Preparing data for statistical analysis involves creating a spreadsheet of numerical values. A classic spreadsheet would be one that is completely coded in numbers including things like participant ID, gender, satisfaction scores, or time on task.

In the UX world, quantitative data can come in three flavors: interval, ordinal, and nominal. It is important to recognize each type of data because they determine the stats that you can run.

  • Interval data are composed of equally distributed units. Weight is an example of interval data, where everyone weighs a certain number of pounds. Each pound is uniform, so 149 pounds is smaller than 150 pounds in exactly the same way that 150 pounds is smaller than 151 pounds. Common UX interval data include the time that a user requires to complete a task, the number of visitors that a web site has, or a satisfaction scale with every point carefully labeled.

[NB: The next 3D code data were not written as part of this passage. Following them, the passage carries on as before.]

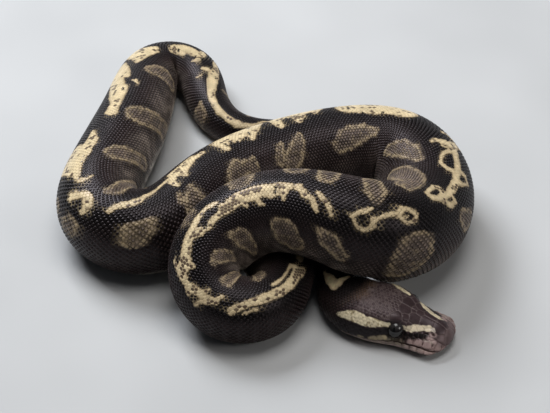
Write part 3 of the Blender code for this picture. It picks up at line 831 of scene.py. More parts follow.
scaleGloss = {"roughness": 0.27, "roughnessSpread": 0.20, "grain": 0.10, "grainDepth": 0.006, "cloud": 2.4,
              "specular": 0.25, "glint": (1.0, 0.84, 0.90, 1)}
skinGloss = {"roughness": 0.34, "roughnessSpread": 0.20, "grain": 0.16, "grainDepth": 0.02, "cloud": 1.1,
             "specular": 0.30, "glint": (1.0, 0.86, 0.90, 1)}


# colour from the piece's own tint, clouded by noise, over fine grain in the gloss and the bump
def hornFinish(name, look):
    finish = Finish(name)
    tint = finish.add("ShaderNodeAttribute", {"attribute_name": "tint"})
    cloud = finish.noise(look["cloud"])
    grain = finish.noise(look["grain"], 3.0)
    colour = finish.tinted(tint, 0.82 + 0.36 * cloud)
    shader = finish.add("ShaderNodeBsdfPrincipled", {}, {
        "Base Color": colour,
        "Roughness": look["roughness"] + look["roughnessSpread"] * (grain - 0.5),
        "Normal": finish.bump(grain, look["grainDepth"]),
        "Specular IOR Level": look["specular"], "Specular Tint": look["glint"], "IOR": 1.45})
    return addOutput(finish, shader)


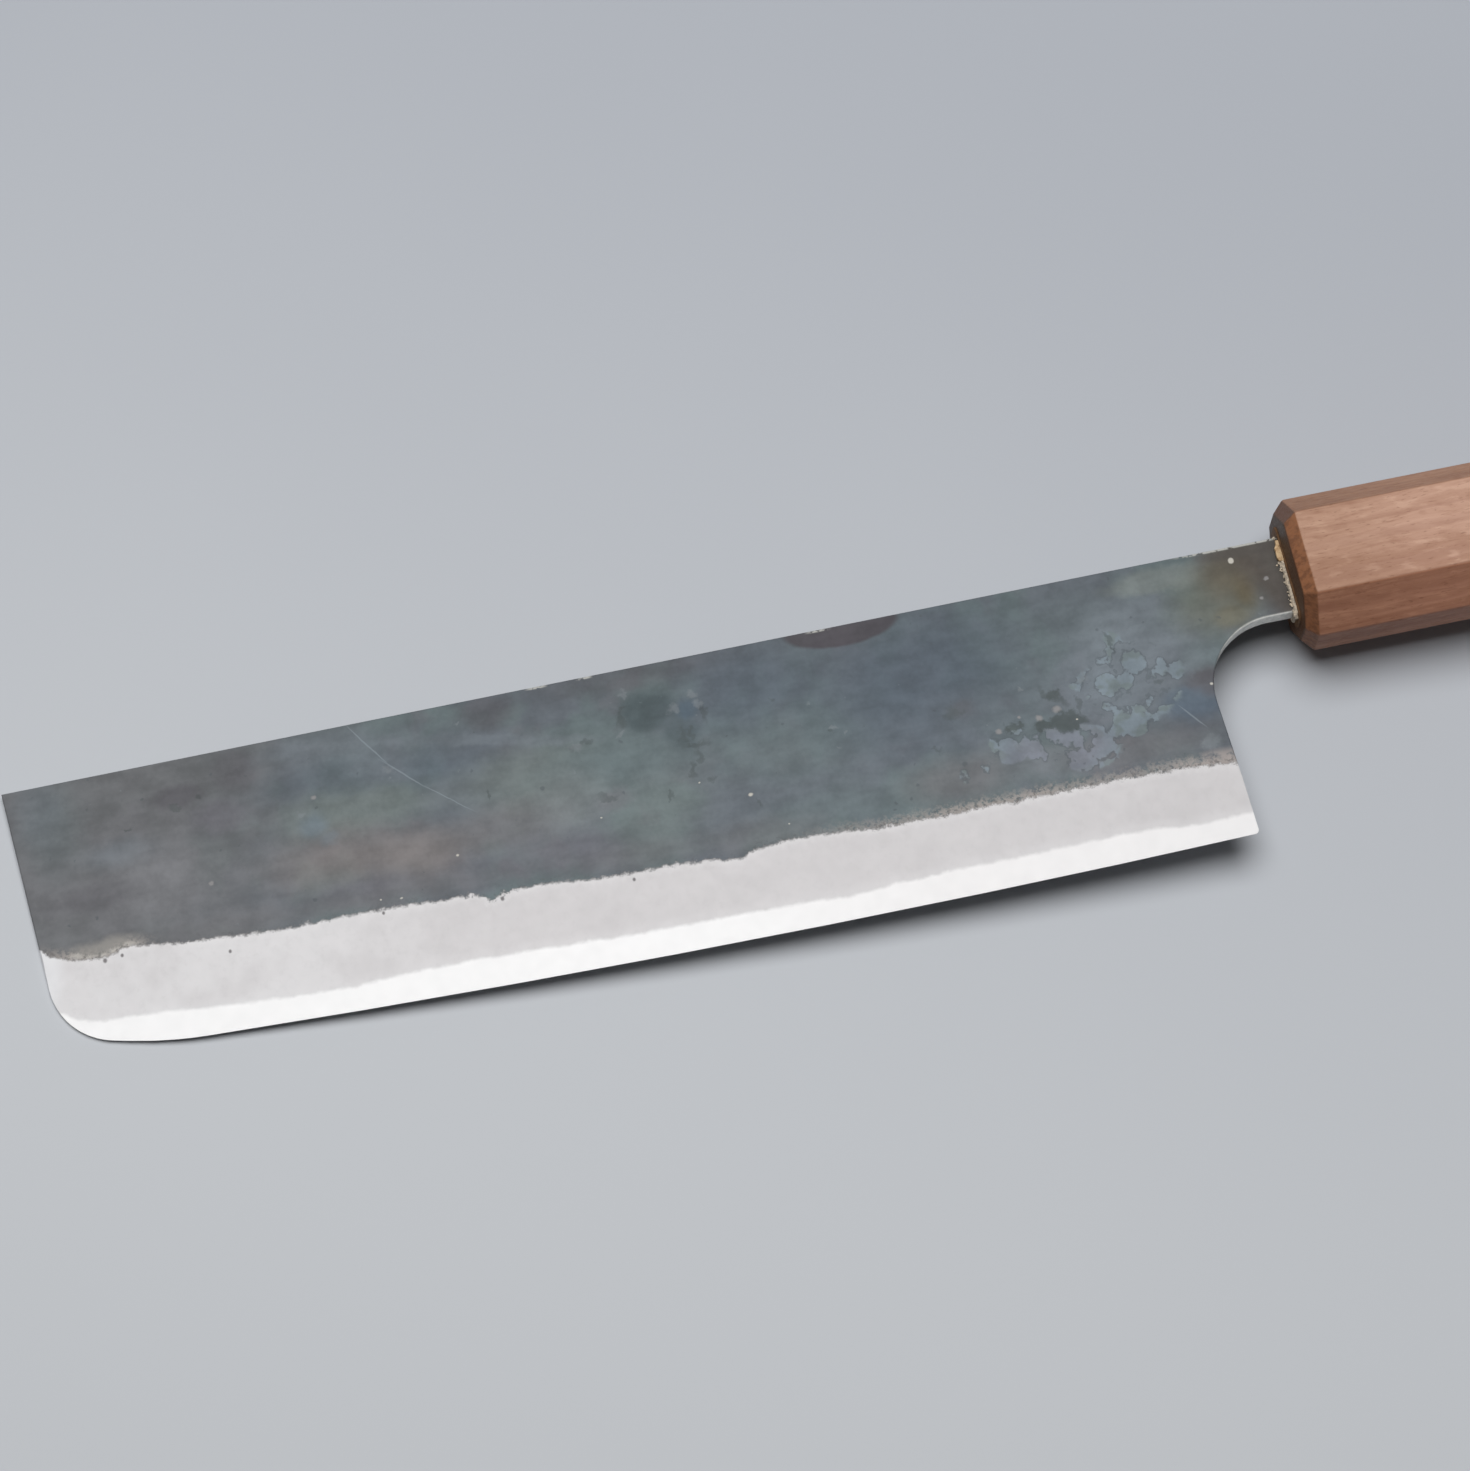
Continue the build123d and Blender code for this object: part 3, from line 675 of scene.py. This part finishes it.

  • Ordinal data are rank ordered but may not be in equally spaced units. Class rank is a common example of an ordinal scale, e.g., every school has students who are ranked 1st, 2nd, 3rd, etc. in their class. However, in School A, students 1, 2, and 3 may have 4.0, 3.9, and 3.4 GPAs, while in School B, the top 3 students might have 3.8, 3.0, and 2.9 GPAs. In the UX world, ordinal data may include user rankings of the five most important features in a product. Satisfaction scales with only a few labeled points are ordinal as well.

  • Nominal data measure discrete categories. The genders of your study participants are nominal data. In a spreadsheet you could code gender as a number, where 0 = male, and 1 = female. You can't do any math directly on the nominal data because it wouldn't make sense. For example, you can't calculate the average of gender even if you coded it as 0s and 1s because there's no sense in reporting that, "On average, the study participants had a gender of 0.6."